Lo que complica aún más la situación es el cruce entre la presión diplomática y la urgencia regional. El presidente estadounidense Donald Trump ha convertido el tema en una narrativa de gobierno. Acusó a México de “robar agua” a los agricultores texanos y condicionó incluso el flujo de agua hacia Tijuana como represalia. En paralelo, los artículos principales en los periódicos Reforma y Milenio amplificaron la preocupación nacional, hablando de extracciones extraordinarias en las presas fronterizas y de decisiones tomadas sin consultar a los gobiernos estatales. En ese contexto, Sheinbaum aclaró que las negociaciones se están realizando con responsabilidad, que no se ha ordenado ninguna entrega sin consenso, y que la prioridad es no afectar a los productores mexicanos.
Sin embargo, en Coahuila, Chihuahua y Tamaulipas no tardaron en expresar sus reservas. Para ellos, la situación no es de matices, sino de imposibilidades. No hay agua. No se puede entregar lo que no se tiene. Así lo dijo con firmeza la gobernadora Maru Campos, al afirmar que “nadie está obligado a lo imposible” y que Chihuahua atraviesa la peor sequía del país. En el mismo tono, el gobernador Manolo Jiménez de Coahuila y el secretario Raúl Quiroga de Tamaulipas coincidieron en que el agua debe usarse primero para la población y después para cumplir compromisos internacionales.
Detrás de estas declaraciones hay algo más que preocupación técnica. Hay un pulso político que se asoma con claridad. Cada uno defiende su territorio, sus productores y su narrativa. Pero también defienden su margen de maniobra frente a un gobierno federal que intenta equilibrar la presión de Washington con las necesidades internas.

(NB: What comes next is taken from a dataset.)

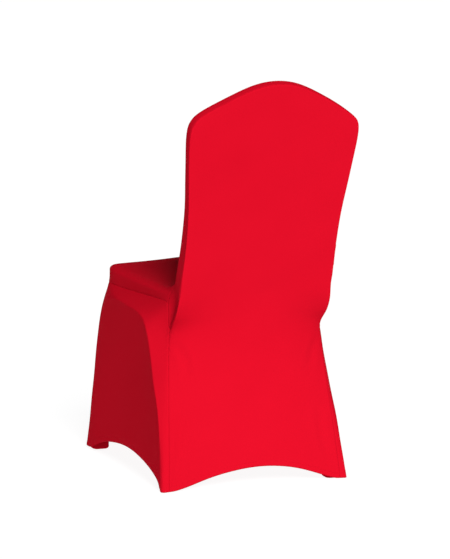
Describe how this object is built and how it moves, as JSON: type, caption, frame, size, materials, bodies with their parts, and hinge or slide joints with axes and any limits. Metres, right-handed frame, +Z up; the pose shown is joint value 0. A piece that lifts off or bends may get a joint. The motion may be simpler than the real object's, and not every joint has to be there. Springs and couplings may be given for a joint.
{
  "type": "stretch chair cover",
  "caption": "Fitted stretch cover for a crown-back stacking chair, with a boxed seat, arched hems and pockets under the feet.",
  "frame": {"origin": "middle of the bounding box in plan, on the floor under the foot pockets' soles", "axes": "+Z up, +Y from the seat towards the backrest, +X to the sitter's left"},
  "size_m": [0.4688, 0.739, 0.953],
  "materials": {
    "red_stretch_cloth": "smooth knitted stretch cloth with a satin sheen, bright red"
  },
  "bodies": {
    "root": {"back_panel": "red_stretch_cloth", "inside_back": "red_stretch_cloth", "seat_panel": "red_stretch_cloth", "side_panel_left": "red_stretch_cloth", "side_panel_right": "red_stretch_cloth", "front_skirt": "red_stretch_cloth", "foot_pocket_rear_left": "red_stretch_cloth", "foot_pocket_rear_right": "red_stretch_cloth", "foot_pocket_front_left": "red_stretch_cloth", "foot_pocket_front_right": "red_stretch_cloth"}
  },
  "joints": []
}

La presidenta ha dicho que se mantiene el diálogo con los mandatarios estatales. Que se analiza qué volumen se puede entregar sin vulnerar a las comunidades locales. En los hechos, la percepción es que el margen de tiempo y de acción se reduce.
El problema, más allá del cumplimiento del tratado, es el modelo de gestión hídrica que hoy muestra sus límites. Hemos dependido por décadas de los escurrimientos naturales y de un sistema de presas que ya no responde con la misma eficacia. La necesidad agrícola, la falta de inversión en infraestructura hídrica y la urbanización sin orden han erosionado la capacidad del país para garantizar agua para todos. Y cuando la escasez se vuelve insostenible, aparece el conflicto. El agua como símbolo de soberanía. El agua como arma de negociación. El agua como frontera. El agua como presión política.

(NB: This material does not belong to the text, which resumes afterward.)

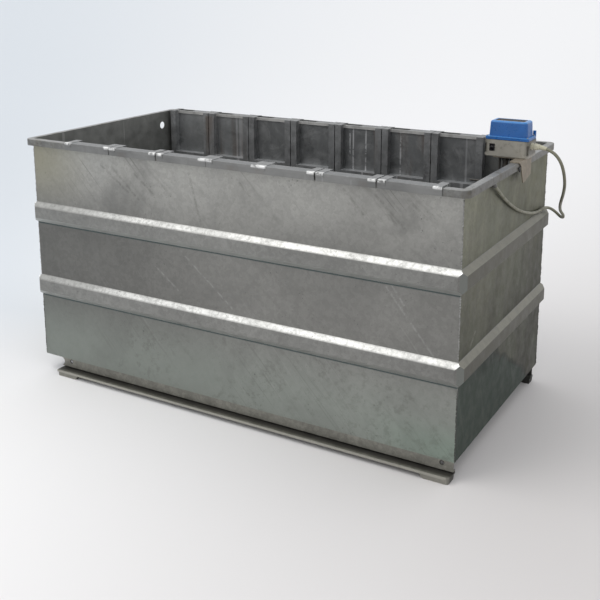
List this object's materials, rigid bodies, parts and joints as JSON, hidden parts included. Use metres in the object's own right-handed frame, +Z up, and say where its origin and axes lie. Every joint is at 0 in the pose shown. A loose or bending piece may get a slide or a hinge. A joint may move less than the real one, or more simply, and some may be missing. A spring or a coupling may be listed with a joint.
{
  "type": "livestock water trough",
  "caption": "Deep galvanised sheet-steel water tank on two rails, ribbed all round, lined with hook-on frames and heated by a rim-mounted control unit.",
  "frame": {"origin": "on the ground under the middle of the tank", "axes": "+X along the tank towards the control unit, +Y from the front wall to the back wall, +Z up"},
  "size_m": [1.7562, 0.8551, 0.983],
  "materials": {
    "zinc_long_wall": "hot-dip galvanised, dull grey with streaks and spangle",
    "zinc_end_wall": "hot-dip galvanised, dull brownish grey",
    "zinc_rim": "hot-dip galvanised, brighter along the bend",
    "zinc_rib": "hot-dip galvanised",
    "zinc_floor": "hot-dip galvanised, stained",
    "zinc_weld": "galvanised weld",
    "zinc_base": "hot-dip galvanised, dirty",
    "zinc_frame": "hot-dip galvanised, darker grey with white runs",
    "box_grey": "fine-grained moulded plastic",
    "lid_blue": "satin moulded plastic",
    "window_dark": "smoked flush panel",
    "seal_rubber": "cellular rubber",
    "screw_steel": "zinc plated",
    "switch_black": "black moulded plastic",
    "board_green": "coated circuit board",
    "component_black": "moulded component case",
    "terminal_grey": "moulded plastic",
    "bracket_zinc": "zinc plated sheet",
    "heater_sheath": "dark oxidised steel sheath",
    "gland_ivory": "moulded nylon",
    "relief_rubber": "grey-beige rubber",
    "lead_sheath": "grey-beige cable sheath",
    "elbow_grey": "moulded nylon"
  },
  "bodies": {
    "tank": {"back_base_rail": "zinc_base", "back_wall": "zinc_long_wall", "box_base": "box_grey", "box_lid": "lid_blue", "circuit_board": "board_green", "clamp_screws": "screw_steel", "corner_welds": "zinc_weld", "elbow_nut": "elbow_grey", "floor_bearers": "zinc_floor", "floor_pan": "zinc_floor", "foot_pads": "zinc_base", "front_base_rail": "zinc_base", "front_wall": "zinc_long_wall", "gland_body": "gland_ivory", "gland_nut": "gland_ivory", "heater_tubes": "heater_sheath", "left_end_wall": "zinc_end_wall", "level_probe": "heater_sheath", "lid_gasket": "seal_rubber", "lid_screws": "screw_steel", "lid_window": "window_dark", "lower_rib_back": "zinc_rib", "lower_rib_front": "zinc_rib", "lower_rib_left_end": "zinc_rib", "lower_rib_right_end": "zinc_rib", "power_relay": "component_black", "right_end_wall": "zinc_end_wall", "rim_back": "zinc_rim", "rim_bracket": "bracket_zinc", "rim_front": "zinc_rim", "rim_left_end": "zinc_rim", "rim_right_end": "zinc_rim", "strain_relief": "relief_rubber", "supply_lead": "lead_sheath", "switch_body": "switch_black", "terminal_block": "terminal_grey", "thermostat_probe": "heater_sheath", "transformer": "component_black", "upper_rib_back": "zinc_rib", "upper_rib_front": "zinc_rib", "upper_rib_left_end": "zinc_rib", "upper_rib_right_end": "zinc_rib", "wall_elbow": "elbow_grey"},
    "back_frame_1": {"back_frame_1": "zinc_frame"},
    "back_frame_2": {"back_frame_2": "zinc_frame"},
    "back_frame_3": {"back_frame_3": "zinc_frame"},
    "back_frame_4": {"back_frame_4": "zinc_frame"},
    "back_frame_5": {"back_frame_5": "zinc_frame"},
    "back_frame_6": {"back_frame_6": "zinc_frame"},
    "back_frame_7": {"back_frame_7": "zinc_frame"},
    "front_frame_1": {"front_frame_1": "zinc_frame"},
    "front_frame_2": {"front_frame_2": "zinc_frame"},
    "front_frame_3": {"front_frame_3": "zinc_frame"},
    "front_frame_4": {"front_frame_4": "zinc_frame"},
    "front_frame_5": {"front_frame_5": "zinc_frame"},
    "front_frame_6": {"front_frame_6": "zinc_frame"},
    "front_frame_7": {"front_frame_7": "zinc_frame"},
    "rocker": {"rocker": "switch_black"}
  },
  "joints": [
    {"name": "front_frame_1_lift", "type": "slide", "parent": "tank", "child": "front_frame_1", "axis": [0, 0, 1], "range_m": [0, 0.76]},
    {"name": "front_frame_2_lift", "type": "slide", "parent": "tank", "child": "front_frame_2", "axis": [0, 0, 1], "range_m": [0, 0.76]},
    {"name": "front_frame_3_lift", "type": "slide", "parent": "tank", "child": "front_frame_3", "axis": [0, 0, 1], "range_m": [0, 0.76]},
    {"name": "front_frame_4_lift", "type": "slide", "parent": "tank", "child": "front_frame_4", "axis": [0, 0, 1], "range_m": [0, 0.76]},
    {"name": "front_frame_5_lift", "type": "slide", "parent": "tank", "child": "front_frame_5", "axis": [0, 0, 1], "range_m": [0, 0.76]},
    {"name": "front_frame_6_lift", "type": "slide", "parent": "tank", "child": "front_frame_6", "axis": [0, 0, 1], "range_m": [0, 0.76]},
    {"name": "front_frame_7_lift", "type": "slide", "parent": "tank", "child": "front_frame_7", "axis": [0, 0, 1], "range_m": [0, 0.76]},
    {"name": "back_frame_1_lift", "type": "slide", "parent": "tank", "child": "back_frame_1", "axis": [0, 0, 1], "range_m": [0, 0.76]},
    {"name": "back_frame_2_lift", "type": "slide", "parent": "tank", "child": "back_frame_2", "axis": [0, 0, 1], "range_m": [0, 0.76]},
    {"name": "back_frame_3_lift", "type": "slide", "parent": "tank", "child": "back_frame_3", "axis": [0, 0, 1], "range_m": [0, 0.76]},
    {"name": "back_frame_4_lift", "type": "slide", "parent": "tank", "child": "back_frame_4", "axis": [0, 0, 1], "range_m": [0, 0.76]},
    {"name": "back_frame_5_lift", "type": "slide", "parent": "tank", "child": "back_frame_5", "axis": [0, 0, 1], "range_m": [0, 0.76]},
    {"name": "back_frame_6_lift", "type": "slide", "parent": "tank", "child": "back_frame_6", "axis": [0, 0, 1], "range_m": [0, 0.76]},
    {"name": "back_frame_7_lift", "type": "slide", "parent": "tank", "child": "back_frame_7", "axis": [0, 0, 1], "range_m": [0, 0.76]},
    {"name": "rocker_tilt", "type": "hinge", "parent": "tank", "child": "rocker", "pos_m": [0.7175, 0.0685, 0.9005], "axis": [-1, 0, 0], "range_deg": [0, 16]}
  ]
}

En Tamaulipas, la preocupación tiene rostro concreto. Las presas Falcón y Marte R. Gómez, que nutren buena parte de las tierras agrícolas del estado, están en niveles críticos. La sequía ha golpeado los ciclos de producción y la incertidumbre sobre el abasto se ha convertido en una constante. La protesta del gobernador Américo Villarreal ante la minuta 331 —que abre la puerta a entregar agua del río San Juan— fue un mensaje claro. Si hay entrega, tiene que haber condiciones. Tiene que haber garantías. Tiene que haber claridad. Porque en una región donde el agua escasea, cada litro se disputa con fuerza.
Mientras tanto, la administración federal busca una salida técnica y diplomática. La propuesta enviada el 9 de abril a Estados Unidos busca negociar tiempos, cantidades y formas de entrega. Pero el reloj avanza. El plazo para cumplir con el tratado vence el 24 de octubre. Y aunque las lluvias podrían cambiar el escenario, nada garantiza que eso ocurra. Por eso, la tensión sigue latente. En las declaraciones oficiales, en las columnas de opinión, en los campos de riego y en los bordes del río Bravo.
Lo que está en juego no es solo el cumplimiento de un tratado. Es la capacidad para responder a una crisis sin sacrificar a sus regiones más vulnerables. Es la forma en que se construyen acuerdos internos antes de sentarse a negociar con el exterior. Es la confianza entre federación y estados. Entre productores y autoridades. Entre narrativa y realidad.
El país no puede darse el lujo de aparecer dividido en un tema tan delicado. El agua no es una concesión, es un derecho. Y cuando se reparte mal, cuando se promete más de lo que se puede cumplir, cuando se improvisa, el costo es alto. En diplomacia, en política y en el territorio.
Por eso, más allá de las versiones y los encabezados, lo que urge es una estrategia del agua que no solo administre emergencias, sino que construya soluciones sostenibles. El tratado de 1944 fue útil en su momento, pero el mundo ha cambiado. El clima ha cambiado. La frontera ha cambiado. Y si no se ajustan los mecanismos, las tensiones seguirán creciendo. No solo con Estados Unidos, sino dentro de México. Cuando el agua escasea, no solo se secan los campos. También se fractura el futuro.